**Work to do:** Give the listing again in full, exactly as written.

**Recorded data:**

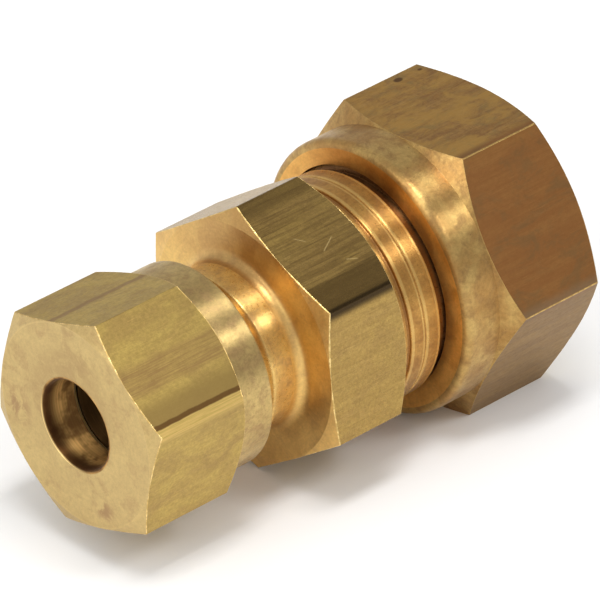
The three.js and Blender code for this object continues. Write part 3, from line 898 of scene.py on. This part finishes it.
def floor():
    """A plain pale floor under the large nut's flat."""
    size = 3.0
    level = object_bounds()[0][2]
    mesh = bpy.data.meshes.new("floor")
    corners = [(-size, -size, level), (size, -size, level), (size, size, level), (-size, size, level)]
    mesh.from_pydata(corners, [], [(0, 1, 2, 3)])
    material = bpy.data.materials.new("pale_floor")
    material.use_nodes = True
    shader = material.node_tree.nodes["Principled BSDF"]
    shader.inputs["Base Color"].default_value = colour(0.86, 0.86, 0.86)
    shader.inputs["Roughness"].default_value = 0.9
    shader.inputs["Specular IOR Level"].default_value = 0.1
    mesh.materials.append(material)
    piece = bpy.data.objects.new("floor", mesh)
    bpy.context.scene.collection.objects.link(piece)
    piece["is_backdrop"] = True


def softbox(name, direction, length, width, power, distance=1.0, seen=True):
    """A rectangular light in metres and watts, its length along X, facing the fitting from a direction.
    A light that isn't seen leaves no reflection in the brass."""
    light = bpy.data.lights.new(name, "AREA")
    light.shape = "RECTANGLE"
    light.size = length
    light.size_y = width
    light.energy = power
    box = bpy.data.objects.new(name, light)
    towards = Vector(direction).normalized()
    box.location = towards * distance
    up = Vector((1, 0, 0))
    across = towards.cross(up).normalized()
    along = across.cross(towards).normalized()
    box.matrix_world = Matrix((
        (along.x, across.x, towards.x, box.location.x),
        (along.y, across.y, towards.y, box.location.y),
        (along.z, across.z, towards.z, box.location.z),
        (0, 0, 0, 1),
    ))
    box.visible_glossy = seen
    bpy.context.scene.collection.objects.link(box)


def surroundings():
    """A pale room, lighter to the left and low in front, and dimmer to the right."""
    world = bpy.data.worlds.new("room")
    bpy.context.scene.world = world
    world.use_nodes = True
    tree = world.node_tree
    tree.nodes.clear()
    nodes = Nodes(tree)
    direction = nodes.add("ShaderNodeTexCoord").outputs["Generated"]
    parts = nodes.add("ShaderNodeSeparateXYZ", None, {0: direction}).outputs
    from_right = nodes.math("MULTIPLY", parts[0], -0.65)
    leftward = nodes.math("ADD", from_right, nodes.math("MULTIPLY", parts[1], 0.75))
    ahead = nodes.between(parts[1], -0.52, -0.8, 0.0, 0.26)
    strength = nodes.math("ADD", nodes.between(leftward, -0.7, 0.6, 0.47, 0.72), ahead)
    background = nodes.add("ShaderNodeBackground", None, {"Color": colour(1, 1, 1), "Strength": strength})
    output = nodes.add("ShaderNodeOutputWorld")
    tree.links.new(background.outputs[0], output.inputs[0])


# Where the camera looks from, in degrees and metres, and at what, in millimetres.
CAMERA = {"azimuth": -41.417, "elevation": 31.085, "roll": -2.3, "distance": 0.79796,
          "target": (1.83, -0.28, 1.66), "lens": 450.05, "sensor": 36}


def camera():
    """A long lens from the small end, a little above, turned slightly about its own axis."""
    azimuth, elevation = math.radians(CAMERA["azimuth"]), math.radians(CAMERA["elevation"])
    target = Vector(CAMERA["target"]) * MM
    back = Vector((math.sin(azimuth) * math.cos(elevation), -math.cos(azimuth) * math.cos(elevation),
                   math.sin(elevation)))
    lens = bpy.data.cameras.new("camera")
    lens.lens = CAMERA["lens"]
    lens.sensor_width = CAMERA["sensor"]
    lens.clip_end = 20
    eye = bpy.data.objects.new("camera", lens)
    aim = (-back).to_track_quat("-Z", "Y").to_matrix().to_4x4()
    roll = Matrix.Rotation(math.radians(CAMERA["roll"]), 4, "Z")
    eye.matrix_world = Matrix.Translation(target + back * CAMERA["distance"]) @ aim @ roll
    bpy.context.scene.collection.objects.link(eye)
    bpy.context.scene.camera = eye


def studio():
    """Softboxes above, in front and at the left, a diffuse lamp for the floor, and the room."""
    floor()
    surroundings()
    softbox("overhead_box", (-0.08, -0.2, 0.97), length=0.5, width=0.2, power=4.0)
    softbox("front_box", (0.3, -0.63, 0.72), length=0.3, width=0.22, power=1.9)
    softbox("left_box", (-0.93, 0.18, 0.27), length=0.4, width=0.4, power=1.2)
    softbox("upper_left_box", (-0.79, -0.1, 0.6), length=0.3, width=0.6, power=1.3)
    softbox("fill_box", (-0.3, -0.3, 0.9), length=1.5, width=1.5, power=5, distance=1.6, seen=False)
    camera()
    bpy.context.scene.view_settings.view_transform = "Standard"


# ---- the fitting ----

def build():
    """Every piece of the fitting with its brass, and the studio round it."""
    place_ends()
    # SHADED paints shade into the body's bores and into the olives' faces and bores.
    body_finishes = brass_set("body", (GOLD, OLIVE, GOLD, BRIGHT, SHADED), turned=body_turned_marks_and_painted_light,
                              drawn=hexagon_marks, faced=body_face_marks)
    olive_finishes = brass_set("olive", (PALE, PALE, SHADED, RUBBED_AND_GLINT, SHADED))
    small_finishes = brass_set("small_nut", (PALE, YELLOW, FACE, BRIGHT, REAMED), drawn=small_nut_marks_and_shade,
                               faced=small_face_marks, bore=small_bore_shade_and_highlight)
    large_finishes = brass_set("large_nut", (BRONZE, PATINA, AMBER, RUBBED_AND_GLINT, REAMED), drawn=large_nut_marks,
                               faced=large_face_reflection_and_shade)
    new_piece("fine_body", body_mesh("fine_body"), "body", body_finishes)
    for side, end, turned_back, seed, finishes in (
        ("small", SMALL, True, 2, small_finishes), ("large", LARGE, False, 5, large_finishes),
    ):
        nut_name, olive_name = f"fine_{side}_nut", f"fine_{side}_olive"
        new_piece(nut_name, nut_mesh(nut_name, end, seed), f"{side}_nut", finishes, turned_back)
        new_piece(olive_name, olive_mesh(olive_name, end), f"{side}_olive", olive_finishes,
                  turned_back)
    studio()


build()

**Result below:**
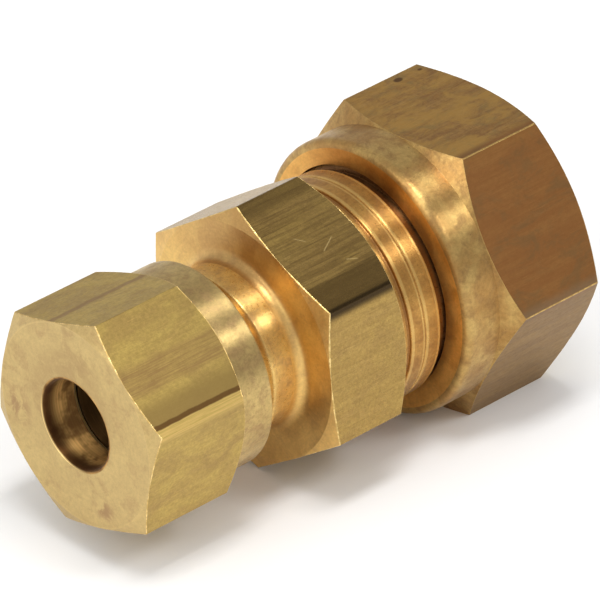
The three.js and Blender code for this object continues. Write part 3, from line 898 of scene.py on. This part finishes it.
def floor():
    """A plain pale floor under the large nut's flat."""
    size = 3.0
    level = object_bounds()[0][2]
    mesh = bpy.data.meshes.new("floor")
    corners = [(-size, -size, level), (size, -size, level), (size, size, level), (-size, size, level)]
    mesh.from_pydata(corners, [], [(0, 1, 2, 3)])
    material = bpy.data.materials.new("pale_floor")
    material.use_nodes = True
    shader = material.node_tree.nodes["Principled BSDF"]
    shader.inputs["Base Color"].default_value = colour(0.86, 0.86, 0.86)
    shader.inputs["Roughness"].default_value = 0.9
    shader.inputs["Specular IOR Level"].default_value = 0.1
    mesh.materials.append(material)
    piece = bpy.data.objects.new("floor", mesh)
    bpy.context.scene.collection.objects.link(piece)
    piece["is_backdrop"] = True


def softbox(name, direction, length, width, power, distance=1.0, seen=True):
    """A rectangular light in metres and watts, its length along X, facing the fitting from a direction.
    A light that isn't seen leaves no reflection in the brass."""
    light = bpy.data.lights.new(name, "AREA")
    light.shape = "RECTANGLE"
    light.size = length
    light.size_y = width
    light.energy = power
    box = bpy.data.objects.new(name, light)
    towards = Vector(direction).normalized()
    box.location = towards * distance
    up = Vector((1, 0, 0))
    across = towards.cross(up).normalized()
    along = across.cross(towards).normalized()
    box.matrix_world = Matrix((
        (along.x, across.x, towards.x, box.location.x),
        (along.y, across.y, towards.y, box.location.y),
        (along.z, across.z, towards.z, box.location.z),
        (0, 0, 0, 1),
    ))
    box.visible_glossy = seen
    bpy.context.scene.collection.objects.link(box)


def surroundings():
    """A pale room, lighter to the left and low in front, and dimmer to the right."""
    world = bpy.data.worlds.new("room")
    bpy.context.scene.world = world
    world.use_nodes = True
    tree = world.node_tree
    tree.nodes.clear()
    nodes = Nodes(tree)
    direction = nodes.add("ShaderNodeTexCoord").outputs["Generated"]
    parts = nodes.add("ShaderNodeSeparateXYZ", None, {0: direction}).outputs
    from_right = nodes.math("MULTIPLY", parts[0], -0.65)
    leftward = nodes.math("ADD", from_right, nodes.math("MULTIPLY", parts[1], 0.75))
    ahead = nodes.between(parts[1], -0.52, -0.8, 0.0, 0.26)
    strength = nodes.math("ADD", nodes.between(leftward, -0.7, 0.6, 0.47, 0.72), ahead)
    background = nodes.add("ShaderNodeBackground", None, {"Color": colour(1, 1, 1), "Strength": strength})
    output = nodes.add("ShaderNodeOutputWorld")
    tree.links.new(background.outputs[0], output.inputs[0])


# Where the camera looks from, in degrees and metres, and at what, in millimetres.
CAMERA = {"azimuth": -41.417, "elevation": 31.085, "roll": -2.3, "distance": 0.79796,
          "target": (1.83, -0.28, 1.66), "lens": 450.05, "sensor": 36}


def camera():
    """A long lens from the small end, a little above, turned slightly about its own axis."""
    azimuth, elevation = math.radians(CAMERA["azimuth"]), math.radians(CAMERA["elevation"])
    target = Vector(CAMERA["target"]) * MM
    back = Vector((math.sin(azimuth) * math.cos(elevation), -math.cos(azimuth) * math.cos(elevation),
                   math.sin(elevation)))
    lens = bpy.data.cameras.new("camera")
    lens.lens = CAMERA["lens"]
    lens.sensor_width = CAMERA["sensor"]
    lens.clip_end = 20
    eye = bpy.data.objects.new("camera", lens)
    aim = (-back).to_track_quat("-Z", "Y").to_matrix().to_4x4()
    roll = Matrix.Rotation(math.radians(CAMERA["roll"]), 4, "Z")
    eye.matrix_world = Matrix.Translation(target + back * CAMERA["distance"]) @ aim @ roll
    bpy.context.scene.collection.objects.link(eye)
    bpy.context.scene.camera = eye


def studio():
    """Softboxes above, in front and at the left, a diffuse lamp for the floor, and the room."""
    floor()
    surroundings()
    softbox("overhead_box", (-0.08, -0.2, 0.97), length=0.5, width=0.2, power=4.0)
    softbox("front_box", (0.3, -0.63, 0.72), length=0.3, width=0.22, power=1.9)
    softbox("left_box", (-0.93, 0.18, 0.27), length=0.4, width=0.4, power=1.2)
    softbox("upper_left_box", (-0.79, -0.1, 0.6), length=0.3, width=0.6, power=1.3)
    softbox("fill_box", (-0.3, -0.3, 0.9), length=1.5, width=1.5, power=5, distance=1.6, seen=False)
    camera()
    bpy.context.scene.view_settings.view_transform = "Standard"


# ---- the fitting ----

def build():
    """Every piece of the fitting with its brass, and the studio round it."""
    place_ends()
    # SHADED paints shade into the body's bores and into the olives' faces and bores.
    body_finishes = brass_set("body", (GOLD, OLIVE, GOLD, BRIGHT, SHADED), turned=body_turned_marks_and_painted_light,
                              drawn=hexagon_marks, faced=body_face_marks)
    olive_finishes = brass_set("olive", (PALE, PALE, SHADED, RUBBED_AND_GLINT, SHADED))
    small_finishes = brass_set("small_nut", (PALE, YELLOW, FACE, BRIGHT, REAMED), drawn=small_nut_marks_and_shade,
                               faced=small_face_marks, bore=small_bore_shade_and_highlight)
    large_finishes = brass_set("large_nut", (BRONZE, PATINA, AMBER, RUBBED_AND_GLINT, REAMED), drawn=large_nut_marks,
                               faced=large_face_reflection_and_shade)
    new_piece("fine_body", body_mesh("fine_body"), "body", body_finishes)
    for side, end, turned_back, seed, finishes in (
        ("small", SMALL, True, 2, small_finishes), ("large", LARGE, False, 5, large_finishes),
    ):
        nut_name, olive_name = f"fine_{side}_nut", f"fine_{side}_olive"
        new_piece(nut_name, nut_mesh(nut_name, end, seed), f"{side}_nut", finishes, turned_back)
        new_piece(olive_name, olive_mesh(olive_name, end), f"{side}_olive", olive_finishes,
                  turned_back)
    studio()


build()